*What is asked*:
Write out the listing beneath this instruction in its entirety, exactly as it reads.

*Object modeling scripts*:
==============================

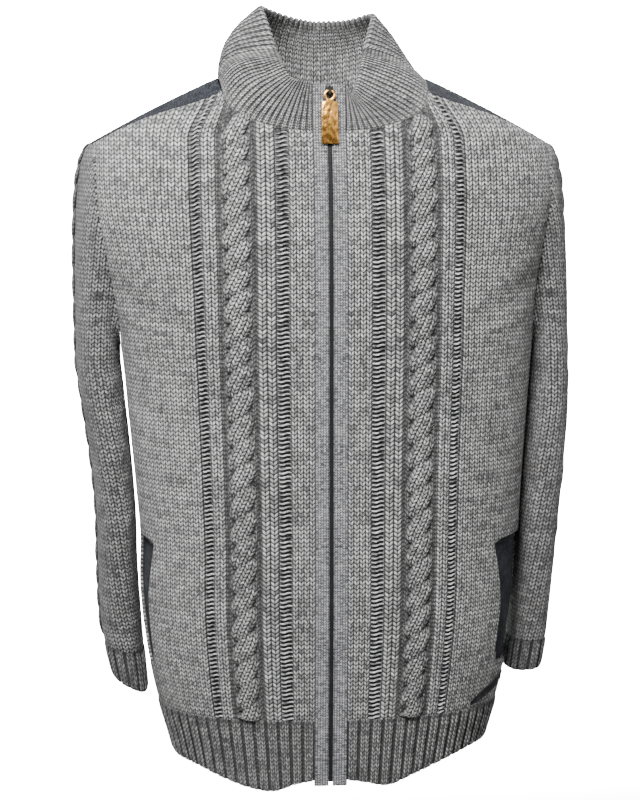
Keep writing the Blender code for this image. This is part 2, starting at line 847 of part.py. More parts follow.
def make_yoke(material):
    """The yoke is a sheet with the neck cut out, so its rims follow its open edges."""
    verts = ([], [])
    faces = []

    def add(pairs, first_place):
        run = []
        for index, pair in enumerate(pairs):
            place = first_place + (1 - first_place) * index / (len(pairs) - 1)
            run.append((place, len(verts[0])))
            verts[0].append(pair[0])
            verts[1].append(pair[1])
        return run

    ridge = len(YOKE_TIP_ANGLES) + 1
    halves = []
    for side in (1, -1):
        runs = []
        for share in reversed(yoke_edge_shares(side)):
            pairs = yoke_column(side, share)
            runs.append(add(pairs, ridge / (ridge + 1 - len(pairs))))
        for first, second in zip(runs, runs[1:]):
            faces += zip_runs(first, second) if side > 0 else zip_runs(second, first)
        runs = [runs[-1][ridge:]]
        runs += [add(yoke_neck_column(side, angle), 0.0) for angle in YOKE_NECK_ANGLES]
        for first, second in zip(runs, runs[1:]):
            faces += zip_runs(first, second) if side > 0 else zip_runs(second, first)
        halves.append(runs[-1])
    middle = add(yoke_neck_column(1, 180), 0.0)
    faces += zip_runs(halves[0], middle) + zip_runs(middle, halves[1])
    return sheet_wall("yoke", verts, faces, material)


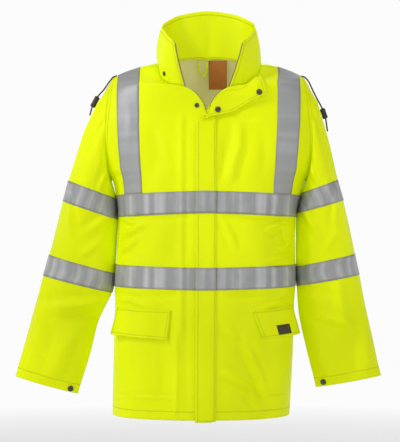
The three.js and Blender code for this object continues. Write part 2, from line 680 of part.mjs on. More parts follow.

==============================

*Result of this task*:
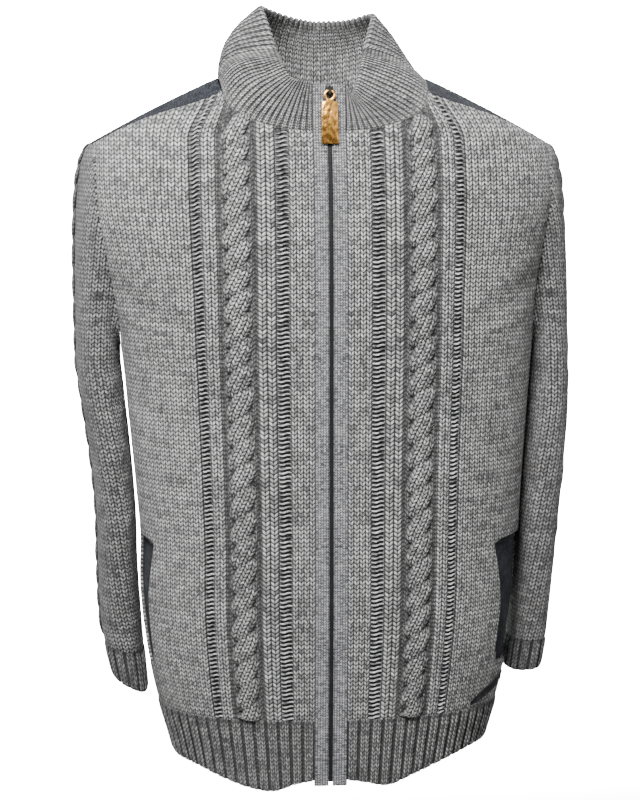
Keep writing the Blender code for this image. This is part 2, starting at line 847 of part.py. More parts follow.
def make_yoke(material):
    """The yoke is a sheet with the neck cut out, so its rims follow its open edges."""
    verts = ([], [])
    faces = []

    def add(pairs, first_place):
        run = []
        for index, pair in enumerate(pairs):
            place = first_place + (1 - first_place) * index / (len(pairs) - 1)
            run.append((place, len(verts[0])))
            verts[0].append(pair[0])
            verts[1].append(pair[1])
        return run

    ridge = len(YOKE_TIP_ANGLES) + 1
    halves = []
    for side in (1, -1):
        runs = []
        for share in reversed(yoke_edge_shares(side)):
            pairs = yoke_column(side, share)
            runs.append(add(pairs, ridge / (ridge + 1 - len(pairs))))
        for first, second in zip(runs, runs[1:]):
            faces += zip_runs(first, second) if side > 0 else zip_runs(second, first)
        runs = [runs[-1][ridge:]]
        runs += [add(yoke_neck_column(side, angle), 0.0) for angle in YOKE_NECK_ANGLES]
        for first, second in zip(runs, runs[1:]):
            faces += zip_runs(first, second) if side > 0 else zip_runs(second, first)
        halves.append(runs[-1])
    middle = add(yoke_neck_column(1, 180), 0.0)
    faces += zip_runs(halves[0], middle) + zip_runs(middle, halves[1])
    return sheet_wall("yoke", verts, faces, material)


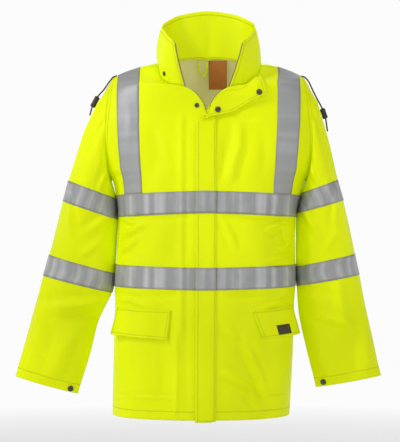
The three.js and Blender code for this object continues. Write part 2, from line 680 of part.mjs on. More parts follow.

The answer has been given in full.